Quantitative atom probe analysis of carbides

Compared to atom probe analysis of metallic materials, the analysis of carbide phases results in an enhanced formation of molecular ions and multiple events. In addition, many multiple events appear to consist of two or more ions originating from adjacent sites in the material. Due to limitations of the ion detectors measurements generally underestimate the carbon concentration. Analyses using laser-pulsed atom probe tomography have been performed on SiC, WC, Ti(C,N) and Ti2AlC grains in different materials as well as on large M23C6 precipitates in steel. Using standard evaluation methods, the obtained carbon concentration was 6–24% lower than expected from the known stoichiometry. The results improved remarkably by using only the 13C isotope, and calculating the concentration of 12C from the natural isotope abundance. This confirms that the main reason for obtaining a too low carbon concentration is the dead time of the detector, mainly affecting carbon since it is more frequently evaporated as multiple ions.

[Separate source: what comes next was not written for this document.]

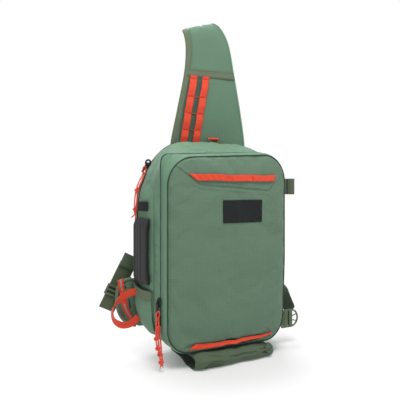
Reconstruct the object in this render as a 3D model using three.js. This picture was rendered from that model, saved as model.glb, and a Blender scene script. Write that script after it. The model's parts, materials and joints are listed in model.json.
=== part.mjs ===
// A sling pack for fishing tackle, standing on its rolled base sleeve.
// Millimetres, +Z up. The front face looks along -Y and the strap rises at the back.
// The origin is the centre of the sleeve's flat underside.
import * as THREE from 'three';
import { mergeVertices } from 'three/addons/utils/BufferGeometryUtils.js';

// Sizes of the body
const BODY_HALF_WIDTH = 172;
const BODY_HEIGHT = 451;
const BODY_DEPTH = 128;
const FRONT_Y = -62;
const CLOTH = 2;
const GAP = 0.3;
const GUSSET_DEPTH = 22;
const PANEL_BULGE = 9;
const BACK_PAD = 12;

// Sizes of the base sleeve
const SLEEVE_LENGTH = 200;
const SLEEVE_DEPTH = 156;
const SLEEVE_HEIGHT = 32.7;
const SLEEVE_LEFT_X = -89;
const SLEEVE_FRONT_Y = -78;

// Sizes of webbing, tape, zips and cords
const WIDE_WEB = 38;
const DAISY_WIDTH = 18;
const LOOP_WIDTH = 15;
const WEB_THICK = 1.6;
const ZIP_WIDTH = 7;
const ZIP_THICK = 1.4;
const CORD_DIAMETER = 3;
const MAIN_PULL_LENGTH = 12;
const FRONT_PULL_LENGTH = 24;
const TOP_STRIP_WIDTH = 14;
const BOTTOM_STRIP_WIDTH = 10;
const MAIN_ZIP_DEPTH = 109;
const FRONT_ZIP_DEPTH = 23.6;

// Sizes of the strap, in the frame of the bag
const STRAP_THICK = 8;
const STRAP_HEIGHT = 378;
const STRAP_WIDTH = 203;

// Sizes of the handle, ring and buckles
const HANDLE_LENGTH = 147;
const HANDLE_WIDTH = 52;
const HANDLE_RISE = 17;
const HANDLE_THICK = 5;
const HANDLE_DEPTH = 76;
const RING_WIDTH = 37;
const RING_REACH = 26;
const RING_WIRE = 4;
const LOCK_LENGTH = 50;
const LOCK_WIDTH = 44;
const LOCK_THICK = 4;

// The facets of the low corners lie this far inside their true curve
const FACET_SAG = 1;
const BODY_BOTTOM = SLEEVE_HEIGHT + GAP;
const HANDLE_MID_Z = BODY_BOTTOM + 0.455 * BODY_HEIGHT;
const STRAP_BASE_Z = BODY_BOTTOM + 0.825 * BODY_HEIGHT;
const STRAP_BASE_DEPTH = BODY_DEPTH + BACK_PAD + 2 * GAP + STRAP_THICK / 2;

const COLOURS = {
  sage: 0x68896f,
  lightSage: 0x7da58c,
  olive: 0x707a62,
  drab: 0x5f7858,
  orange: 0xe4583a,
  black: 0x2a2b2c,
  rubber: 0x424040,
  plastic: 0x6c7b5d,
  darkWeb: 0x2d382b,
};

const model = new THREE.Group();

function cloth(colour) {
  return new THREE.MeshStandardMaterial({ color: COLOURS[colour], roughness: 0.85, metalness: 0 });
}

function plastic(colour) {
  return new THREE.MeshStandardMaterial({ color: COLOURS[colour], roughness: 0.45, metalness: 0 });
}

function point(x, depth, z) {
  return new THREE.Vector3(x, FRONT_Y + depth, z);
}

function mix(a, b, share) {
  return a + (b - a) * share;
}

function clamp(value, low, high) {
  return Math.min(high, Math.max(low, value));
}

// Six times the signed volume of a triangle list, positive when its faces point out
function signedVolume(vertices, faces) {
  let total = 0;
  for (const [a, b, c] of faces) {
    total += vertices[a].dot(new THREE.Vector3().crossVectors(vertices[b], vertices[c]));
  }
  return total;
}

function solid(vertices, faces) {
  const outward = signedVolume(vertices, faces) > 0;
  const positions = [];
  vertices.forEach((vertex) => positions.push(vertex.x, vertex.y, vertex.z));
  const index = faces.flatMap(([a, b, c]) => (outward ? [a, b, c] : [a, c, b]));
  const geometry = new THREE.BufferGeometry();
  geometry.setAttribute('position', new THREE.Float32BufferAttribute(positions, 3));
  geometry.setIndex(index);
  return geometry;
}

function add(name, geometry, material) {
  const mesh = new THREE.Mesh(geometry, material);
  mesh.name = name;
  model.add(mesh);
  return mesh;
}

// Joins rings of points into one skin. A looped skin closes on its first ring,
// any other skin is capped at both ends.
function loft(rings, looped = false) {
  const count = rings[0].length;
  const vertices = rings.flat();
  const faces = [];
  const joins = looped ? rings.length : rings.length - 1;
  for (let ring = 0; ring < joins; ring += 1) {
    const here = ring * count;
    const next = ((ring + 1) % rings.length) * count;
    for (let i = 0; i < count; i += 1) {
      const j = (i + 1) % count;
      faces.push([here + i, next + i, next + j], [here + i, next + j, here + j]);
    }
  }
  if (!looped) {
    capRing(vertices, faces, 0, rings[0], true);
    capRing(vertices, faces, (rings.length - 1) * count, rings[rings.length - 1], false);
  }
  return solid(vertices, faces);
}

// A fan over one end ring, from its first corner where it is a plain four-sided end
function capRing(vertices, faces, start, ring, first) {
  const count = ring.length;
  const push = (a, b, c) => faces.push(first ? [a, b, c] : [a, c, b]);
  if (count === 4) {
    push(start, start + 1, start + 2);
    push(start, start + 2, start + 3);
    return;
  }
  const middle = new THREE.Vector3();
  ring.forEach((vertex) => middle.addScaledVector(vertex, 1 / count));
  vertices.push(middle);
  for (let i = 0; i < count; i += 1) {
    push(vertices.length - 1, start + i, start + ((i + 1) % count));
  }
}

function steps(from, to, count) {
  return Array.from({ length: count + 1 }, (_, i) => mix(from, to, i / count));
}

// A thin closed slab over a grid: place(u, v, height) gives a point of its surface,
// low and high are the heights of its two faces, as numbers or functions of u and v.
function slab(us, vs, place, low, high) {
  const at = (face, u, v) => place(u, v, typeof face === 'function' ? face(u, v) : face);
  const rings = us.map((u) => {
    const top = vs.map((v) => at(high, u, v));
    const under = vs.map((v) => at(low, u, v)).reverse();
    return [...top, ...under];
  });
  const count = vs.length;
  const vertices = rings.flat();
  const faces = [];
  for (let ring = 0; ring < rings.length - 1; ring += 1) {
    const here = ring * count * 2;
    const next = here + count * 2;
    for (let i = 0; i < count * 2; i += 1) {
      const j = (i + 1) % (count * 2);
      faces.push([here + i, next + i, next + j], [here + i, next + j, here + j]);
    }
  }
  for (const [start, first] of [[0, true], [(rings.length - 1) * count * 2, false]]) {
    for (let i = 0; i < count - 1; i += 1) {
      const a = start + i;
      const b = start + i + 1;
      const c = start + 2 * count - 2 - i;
      const d = start + 2 * count - 1 - i;
      const pair = [[a, b, c], [a, c, d]];
      pair.forEach(([p, q, r]) => faces.push(first ? [p, q, r] : [p, r, q]));
    }
  }
  return solid(vertices, faces);
}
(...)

In the case of Ti(C,N) and Ti2AlC an additional difficulty arises from the overlap between C2+, C42+ and Ti2+ at the mass-to-charge 24 Da.

Research highlights► Laser-pulsed APT has been performed on five different carbide materials. ► Quantification using standard methods gives too low carbon concentration. ► Detector dead time and multiple events lead to loss of carbon. ► A method based on 13C is shown to improve quantification of carbon.